We want both us and the forest industry to be able to share information more freely and leverage more efficiency in our sector.
Q. Are there additional e-resources your Ministry is working on that you’d like to discuss?
A. The big one we’ve been working on is around the concept of collaboration. Socializing technology is another way of putting it. The Ministry has 40 offices across B.C., including some in remote areas such as Fort Nelson in the north and others as remote as Queen Charlotte Island. We have staff all across B.C., so we have a geographic challenge in trying to engage staff in corporate initiatives, and how to really get them involved in meaningful conversation and discussion.
We are trying to figure out what kind of technology we can put in place to enable us to bridge the geographic gap. One of the things we’ve been doing really well, and is now being used extensively, is video-conferencing. It’s an old technology, but has now come to the price point where it’s affordable and the network is able to sustain it. It’s being used regularly by six senior executives in remote locations to teleconference in for meetings.
We’ve been successful in implementing that technology to make our communications and organization more effective.

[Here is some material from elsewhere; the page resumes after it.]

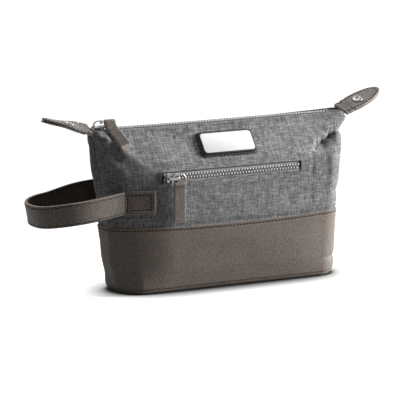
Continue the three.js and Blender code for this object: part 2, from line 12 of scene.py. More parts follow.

Q. Obviously the role of CIO must be very demanding. How do you maintain a work-life balance?
A. I have two young children who I’m heavily involved with. My life philosophy has been in this order of priority: family, work, community. Family trumps work and then work to some extent trumps community when I have to prioritize.
The trick is finding the right balance between the three of them. I sit on three boards of non-profit organizations; I’m heavily involved with my kids’ soccer, rugby, baseball, basketball, and violin, piano and music theory lessons.
I spend my time at work as effectively as I can, and then after 4:30 its family time and weekend is community time; so that’s how I manage it.